Ayant comme objectif de distraire les Britanniques et de les obliger à mobiliser des troupes en Afrique, Lettow Vorbeck et ses 10.000 askaris (troupes coloniales noires allemandes) s’enfoncent dans les confins de la brousse africaine, pillant les villages et recrutant de force les populations en tant que porteur. Avec leurs propres troupes coloniales, les Britanniques, les Portugais et les Belges qui partent à leur poursuite font de même. Du côté des Britanniques seulement, on estime jusqu’à 1.000.000 d’africains qui vont être engagés de force en tant que porteurs pendant la campagne.

Il est difficile de savoir combien de porteurs et de membres de leur famille meurent pendant ce service forcé. Les chiffres oscillent autour de 350.000 du côté allemand, et probablement autant du côté des alliées, bien que les chiffres des autorités britanniques citent 95.000 décès. Les conséquences économiques dues à la destruction de la campagne et de la production agricole, au recrutement forcé et aux pillages systématiques sont incalculables. Il est estimé que 300.000 civils périssent en raison de cette spoliation économique.

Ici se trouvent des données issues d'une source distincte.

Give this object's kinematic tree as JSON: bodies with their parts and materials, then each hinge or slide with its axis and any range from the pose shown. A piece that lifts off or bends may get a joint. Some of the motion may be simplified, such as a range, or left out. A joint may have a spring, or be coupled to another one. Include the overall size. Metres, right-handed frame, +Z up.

Ailleurs sur le continent, les combats sont entre des mouvements anticoloniaux et leurs empires respectifs. Ces soulèvements ont des causes multiples et variables. L’exode des administrateurs blancs partout dans les colonies européennes, rappeler pour leur service militaire en Europe, participe à créer une impression de faiblesse des États coloniaux. À cela s’ajoute l’accroissement constant des demandes de ces États envers les populations. Déjà généralement mal reçu par les populations colonisées, la guerre engendre une grande demande en hommes – tant pour le travail que l’armée – et en matière première.

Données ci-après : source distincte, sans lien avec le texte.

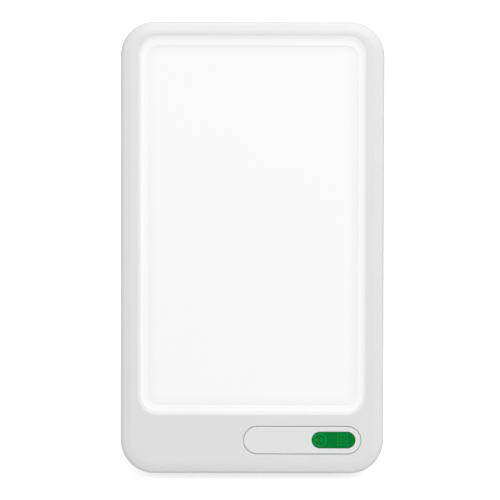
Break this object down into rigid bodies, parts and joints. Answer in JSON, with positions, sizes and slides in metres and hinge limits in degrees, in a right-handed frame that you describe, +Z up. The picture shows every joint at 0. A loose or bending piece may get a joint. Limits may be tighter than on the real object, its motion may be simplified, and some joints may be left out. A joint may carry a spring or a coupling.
{
  "type": "light therapy lamp",
  "caption": "Slim portrait light panel with an opal window and a pill-shaped push-button low on its face, leaning back on a fold-out leg.",
  "frame": {"origin": "centre of the foot strip's flat contact face on the desk, with the panel leaning back 20 degrees on its open leg", "axes": "+Z up from the desk, +X to the viewer's right, -Y towards the viewer, +Y towards the leg"},
  "size_m": [0.156, 0.1158, 0.2578],
  "materials": {
    "white_housing": "fine satin texture",
    "white_plate": "satin",
    "opal_acrylic": "satin opal",
    "film": "matt",
    "reflector": "white, matt",
    "led_board": "white solder mask on an aluminium core",
    "led_package": "phosphor in a white package",
    "screw_steel": "zinc plated",
    "circuit_board": "green solder mask",
    "black_plastic": "moulded",
    "ferrite": "sintered",
    "capacitor_can": "plain can",
    "connector_nylon": "natural nylon",
    "red_insulation": "soft insulation",
    "black_insulation": "soft insulation",
    "inlet_brass": "nickel plated",
    "foot_rubber": "soft grey",
    "green_button": "satin"
  },
  "bodies": {
    "lamp": {"front_bezel": "white_housing", "rear_cover": "white_housing", "diffuser_panel": "opal_acrylic", "diffusion_film": "film", "reflector_frame": "reflector", "led_board": "led_board", "leds": "led_package", "driver_board": "circuit_board", "driver_board_screws": "screw_steel", "driver_chip": "black_plastic", "power_inductor": "ferrite", "electrolytic_capacitors": "capacitor_can", "board_connector": "connector_nylon", "led_connector": "connector_nylon", "led_lead_red": "red_insulation", "led_lead_black": "black_insulation", "power_inlet": "black_plastic", "power_inlet_pin": "inlet_brass", "case_screws": "screw_steel", "control_plate": "white_plate", "switch_body": "black_plastic", "hinge_pin": "screw_steel", "foot_strip": "foot_rubber"},
    "button": {"button_cap": "green_button", "switch_plunger": "connector_nylon"},
    "stand": {"stand_leg": "white_housing", "stand_foot_pad": "foot_rubber"}
  },
  "joints": [
    {"name": "button_press", "type": "slide", "parent": "lamp", "child": "button", "axis": [0, 0.9397, -0.342], "range_m": [0, 0.0015], "stiffness_N_per_m": 1500},
    {"name": "stand_fold", "type": "hinge", "parent": "lamp", "child": "stand", "pos_m": [0, 0.06555, 0.17898], "axis": [-1, 0, 0], "range_deg": [0, 30]}
  ]
}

La France recrute jusqu’à 190.000 soldats noirs africains

Par exemple, la France recrute jusqu’à 190.000 soldats noirs africains pour les mobiliser sur de nombreux fronts en Europe et au Moyen-Orient. Un autre exemple de mobilisation massive est les porteurs précédemment mentionnés. L’impôt, concept parfois étranger pour certaines communautés et qui les forçait à s’intégrer à l’économie monétaire qui leur était défavorable, est également à considérer. Des sympathies politiques avec les Ottomans et les Allemands de certaines populations sont également à prendre en compte. Dans la totalité des cas, la répression des États coloniaux est brutale et sans concession. Déjà immensément éprouvé par la guerre en Europe, les Empires coloniaux ne pouvaient tolérer quelconque perturbation dans ses arrières.

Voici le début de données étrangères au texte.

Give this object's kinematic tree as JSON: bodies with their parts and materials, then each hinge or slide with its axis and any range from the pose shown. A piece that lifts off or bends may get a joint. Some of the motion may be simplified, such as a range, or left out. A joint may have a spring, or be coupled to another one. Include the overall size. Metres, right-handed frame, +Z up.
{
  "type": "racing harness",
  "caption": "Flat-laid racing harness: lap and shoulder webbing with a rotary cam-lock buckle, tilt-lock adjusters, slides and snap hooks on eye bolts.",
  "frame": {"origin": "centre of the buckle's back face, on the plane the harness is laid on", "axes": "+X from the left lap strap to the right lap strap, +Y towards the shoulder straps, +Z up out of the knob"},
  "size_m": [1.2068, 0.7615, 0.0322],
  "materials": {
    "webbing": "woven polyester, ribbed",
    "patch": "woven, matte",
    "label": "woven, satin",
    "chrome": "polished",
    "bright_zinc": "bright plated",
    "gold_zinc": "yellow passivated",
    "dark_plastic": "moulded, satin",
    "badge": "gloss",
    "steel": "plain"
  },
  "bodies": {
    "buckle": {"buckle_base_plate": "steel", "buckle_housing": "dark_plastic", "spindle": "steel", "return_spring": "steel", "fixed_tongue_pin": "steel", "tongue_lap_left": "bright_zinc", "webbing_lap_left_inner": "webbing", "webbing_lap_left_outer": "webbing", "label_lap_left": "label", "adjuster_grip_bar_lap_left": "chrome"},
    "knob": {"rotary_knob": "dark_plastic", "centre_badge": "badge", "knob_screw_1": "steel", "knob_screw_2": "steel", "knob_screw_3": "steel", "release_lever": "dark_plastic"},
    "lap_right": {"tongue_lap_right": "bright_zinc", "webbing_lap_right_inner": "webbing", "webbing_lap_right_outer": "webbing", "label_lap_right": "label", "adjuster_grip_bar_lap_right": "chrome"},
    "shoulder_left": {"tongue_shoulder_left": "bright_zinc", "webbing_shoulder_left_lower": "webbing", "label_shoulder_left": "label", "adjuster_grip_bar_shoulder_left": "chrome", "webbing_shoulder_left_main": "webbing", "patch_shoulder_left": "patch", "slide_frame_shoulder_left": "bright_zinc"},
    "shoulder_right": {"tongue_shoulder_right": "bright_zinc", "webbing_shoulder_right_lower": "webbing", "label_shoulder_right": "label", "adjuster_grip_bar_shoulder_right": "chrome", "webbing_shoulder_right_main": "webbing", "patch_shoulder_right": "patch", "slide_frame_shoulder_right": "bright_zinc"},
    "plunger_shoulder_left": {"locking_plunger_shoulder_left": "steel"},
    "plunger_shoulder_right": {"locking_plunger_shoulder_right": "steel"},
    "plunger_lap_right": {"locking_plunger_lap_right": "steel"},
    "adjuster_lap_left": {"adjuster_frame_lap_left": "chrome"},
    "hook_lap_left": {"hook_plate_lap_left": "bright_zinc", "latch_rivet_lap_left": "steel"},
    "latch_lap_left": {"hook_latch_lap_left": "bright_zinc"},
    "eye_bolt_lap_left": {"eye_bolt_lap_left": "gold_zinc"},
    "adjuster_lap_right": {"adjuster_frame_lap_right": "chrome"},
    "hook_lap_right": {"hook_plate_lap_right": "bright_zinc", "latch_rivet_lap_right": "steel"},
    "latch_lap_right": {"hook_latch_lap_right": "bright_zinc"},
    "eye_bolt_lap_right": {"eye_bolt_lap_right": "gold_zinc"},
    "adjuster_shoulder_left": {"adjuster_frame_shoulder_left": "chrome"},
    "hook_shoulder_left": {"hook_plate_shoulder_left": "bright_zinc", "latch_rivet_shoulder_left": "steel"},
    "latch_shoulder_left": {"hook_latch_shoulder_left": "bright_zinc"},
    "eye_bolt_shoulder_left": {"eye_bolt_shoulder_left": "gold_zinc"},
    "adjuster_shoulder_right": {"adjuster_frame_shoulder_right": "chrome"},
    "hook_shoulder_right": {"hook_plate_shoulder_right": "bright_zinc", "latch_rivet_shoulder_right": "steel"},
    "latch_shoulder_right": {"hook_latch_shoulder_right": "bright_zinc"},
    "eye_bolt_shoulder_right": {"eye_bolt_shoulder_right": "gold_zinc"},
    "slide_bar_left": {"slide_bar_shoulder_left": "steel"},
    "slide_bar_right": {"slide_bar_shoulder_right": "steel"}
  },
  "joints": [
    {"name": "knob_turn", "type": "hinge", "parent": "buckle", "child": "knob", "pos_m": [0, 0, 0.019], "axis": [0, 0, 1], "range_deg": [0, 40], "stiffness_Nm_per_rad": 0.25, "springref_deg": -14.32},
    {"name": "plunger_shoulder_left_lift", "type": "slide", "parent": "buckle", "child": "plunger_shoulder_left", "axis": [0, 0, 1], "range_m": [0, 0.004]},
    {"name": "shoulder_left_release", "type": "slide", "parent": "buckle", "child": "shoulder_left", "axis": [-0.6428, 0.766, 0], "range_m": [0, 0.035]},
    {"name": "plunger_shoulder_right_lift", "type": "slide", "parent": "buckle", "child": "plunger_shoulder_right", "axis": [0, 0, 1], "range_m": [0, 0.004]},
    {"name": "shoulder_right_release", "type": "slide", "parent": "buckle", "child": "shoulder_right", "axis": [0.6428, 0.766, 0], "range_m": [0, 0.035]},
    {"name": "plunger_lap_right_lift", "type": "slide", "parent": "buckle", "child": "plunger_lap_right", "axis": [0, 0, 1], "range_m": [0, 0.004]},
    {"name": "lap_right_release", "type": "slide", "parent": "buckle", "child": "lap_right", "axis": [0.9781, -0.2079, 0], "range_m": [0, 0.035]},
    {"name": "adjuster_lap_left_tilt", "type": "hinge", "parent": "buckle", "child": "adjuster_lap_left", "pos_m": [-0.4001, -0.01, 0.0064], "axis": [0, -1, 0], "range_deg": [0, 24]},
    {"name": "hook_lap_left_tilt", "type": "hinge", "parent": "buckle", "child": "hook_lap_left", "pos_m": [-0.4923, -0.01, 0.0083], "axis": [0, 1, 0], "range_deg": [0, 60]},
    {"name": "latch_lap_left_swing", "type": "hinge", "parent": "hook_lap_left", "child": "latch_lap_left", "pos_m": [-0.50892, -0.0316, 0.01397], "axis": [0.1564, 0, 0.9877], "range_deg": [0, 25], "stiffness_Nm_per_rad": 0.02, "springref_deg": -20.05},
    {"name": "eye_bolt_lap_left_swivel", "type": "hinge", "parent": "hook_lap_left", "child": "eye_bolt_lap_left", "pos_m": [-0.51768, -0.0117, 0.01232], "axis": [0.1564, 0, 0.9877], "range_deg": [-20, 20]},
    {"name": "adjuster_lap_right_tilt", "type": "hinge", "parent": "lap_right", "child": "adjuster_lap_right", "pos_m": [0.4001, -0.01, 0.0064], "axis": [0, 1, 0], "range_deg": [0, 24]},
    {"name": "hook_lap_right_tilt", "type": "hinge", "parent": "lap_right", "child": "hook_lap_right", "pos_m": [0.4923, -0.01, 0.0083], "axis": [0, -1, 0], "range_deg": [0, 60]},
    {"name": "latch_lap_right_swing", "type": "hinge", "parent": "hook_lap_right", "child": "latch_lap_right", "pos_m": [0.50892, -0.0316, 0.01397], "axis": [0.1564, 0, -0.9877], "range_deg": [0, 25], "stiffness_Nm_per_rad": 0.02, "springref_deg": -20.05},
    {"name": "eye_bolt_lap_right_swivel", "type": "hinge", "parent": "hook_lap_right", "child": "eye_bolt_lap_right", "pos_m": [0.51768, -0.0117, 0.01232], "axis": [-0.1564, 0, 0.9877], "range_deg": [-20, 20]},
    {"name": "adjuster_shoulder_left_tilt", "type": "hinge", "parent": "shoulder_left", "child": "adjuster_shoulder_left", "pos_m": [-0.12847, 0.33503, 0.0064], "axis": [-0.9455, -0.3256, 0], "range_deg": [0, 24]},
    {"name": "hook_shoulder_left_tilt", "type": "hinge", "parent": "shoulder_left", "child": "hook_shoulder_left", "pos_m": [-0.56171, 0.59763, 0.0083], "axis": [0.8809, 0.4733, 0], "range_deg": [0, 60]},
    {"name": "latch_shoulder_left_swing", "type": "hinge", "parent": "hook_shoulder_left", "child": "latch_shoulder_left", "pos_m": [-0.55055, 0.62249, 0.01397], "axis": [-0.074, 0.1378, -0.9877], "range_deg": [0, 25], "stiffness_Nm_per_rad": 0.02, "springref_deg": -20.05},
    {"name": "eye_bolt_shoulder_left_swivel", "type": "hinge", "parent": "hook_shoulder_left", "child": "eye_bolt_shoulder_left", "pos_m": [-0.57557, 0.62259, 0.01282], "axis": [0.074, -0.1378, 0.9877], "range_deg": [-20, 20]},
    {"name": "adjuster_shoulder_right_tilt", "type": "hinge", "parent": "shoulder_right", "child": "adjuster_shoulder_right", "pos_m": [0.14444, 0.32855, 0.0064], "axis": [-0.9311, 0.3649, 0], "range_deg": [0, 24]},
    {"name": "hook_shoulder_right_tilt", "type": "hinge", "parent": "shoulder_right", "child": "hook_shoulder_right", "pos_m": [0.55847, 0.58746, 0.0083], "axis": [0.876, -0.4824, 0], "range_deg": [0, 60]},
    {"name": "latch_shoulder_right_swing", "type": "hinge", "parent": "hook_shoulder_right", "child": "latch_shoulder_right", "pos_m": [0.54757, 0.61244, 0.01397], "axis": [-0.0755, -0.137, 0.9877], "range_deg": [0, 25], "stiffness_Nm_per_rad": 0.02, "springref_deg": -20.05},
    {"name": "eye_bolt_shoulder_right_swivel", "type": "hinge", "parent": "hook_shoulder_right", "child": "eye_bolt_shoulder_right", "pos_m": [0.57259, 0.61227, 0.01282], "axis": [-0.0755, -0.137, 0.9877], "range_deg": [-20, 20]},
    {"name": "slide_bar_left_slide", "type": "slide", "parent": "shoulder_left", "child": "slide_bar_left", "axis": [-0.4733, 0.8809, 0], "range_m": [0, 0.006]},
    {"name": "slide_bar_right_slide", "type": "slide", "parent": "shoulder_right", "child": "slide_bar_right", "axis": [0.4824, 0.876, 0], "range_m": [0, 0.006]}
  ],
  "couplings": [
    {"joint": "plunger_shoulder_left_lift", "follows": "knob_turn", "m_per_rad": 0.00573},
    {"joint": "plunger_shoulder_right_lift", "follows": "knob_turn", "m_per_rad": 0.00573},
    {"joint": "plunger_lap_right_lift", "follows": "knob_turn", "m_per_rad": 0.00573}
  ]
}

Ainsi, des révoltes éclatent en Afrique du Sud en 1914, où des Afrikaners se rallient à la cause allemande en réaction à l’appui de leur gouvernement aux alliés. Des soulèvements islamiques, parfois incités par l’appel au Djihad de l’Empire ottoman, se font entendre partout dans le Sahel tout au long de la guerre. Des mouvements millénaristes et apocalyptiques, notamment le mouvement de la Watch Tower en Rhodésie, sont aussi de ceux qui participent à déstabiliser l’ordre colonial en Afrique. Dans l’actuel Burkina Faso, une coalition villageoise se révolte contre l’empire français en novembre 1915 pendant plus de 9 mois. 30 000 résistants anticoloniaux trouvent la mort.

La cause : le recrutement ! En effet, la France républicaine se décide, au début de la guerre, à faire participer leurs troupes coloniales dans l’effort de guerre en Europe, pratique que rechignent à la fois les Britanniques et les Allemands. De fait, ils ne sont pas friands de voir des hommes de couleur combattre des hommes blancs sur le front. Le recrutement s’appuie toutefois sur la coercition, prenant des allures de chasse à l’homme dont leur nature ne pouvait que rappeler les méthodes esclavagistes. Les populations résistent également à ces pressions en fuyant devant l’arrivée des recruteurs, en présentant les hommes les plus âgés et les plus faibles, ou encore en migrant massivement vers des colonies britanniques où il est cru qu’il n’y a pas de recrutement.

Une opportunité pour certains

Si de nombreux africains empruntent la route de la résistance, d’autres verront la guerre comme une opportunité de se prouver à leur empire respectif pour gagner davantage de droits et de pouvoirs dans l’espace politique et administratif colonial. Dans la plupart des cas, ces espoirs sont déçus. À titre d’exemple, le député Blaise Diagne, premier homme noir à siéger au Parlement français, est promis des réformes sociale et politique au Sénégal en échange d’une campagne de recrutement de tirailleurs après la révolte au Burkina Faso.

Mission accomplie, Diagne réussit même à rallier plus d’hommes que demandé : 63.000 au lieu de 40.000. Mais les promesses ne sont jamais réalisées. Même ton avec les hommes recrutés dans l’armée coloniale : on leur promettait davantage de droits, voire même la citoyenneté, s’ils s’engageaient et payaient l’« impôt du sang ». Encore une fois, la promesse n’est pas remplie.

Néanmoins, la Première Guerre participe à donner naissance à des mouvements nationalistes et de contestations politiques partout sur le continent. Des élites africaines frustrées des fausses promesses se mobiliseront davantage devant les incohérences et les contradictions des régimes coloniaux. Ils établissent les premières bases pour les décolonisations des décennies à suivre.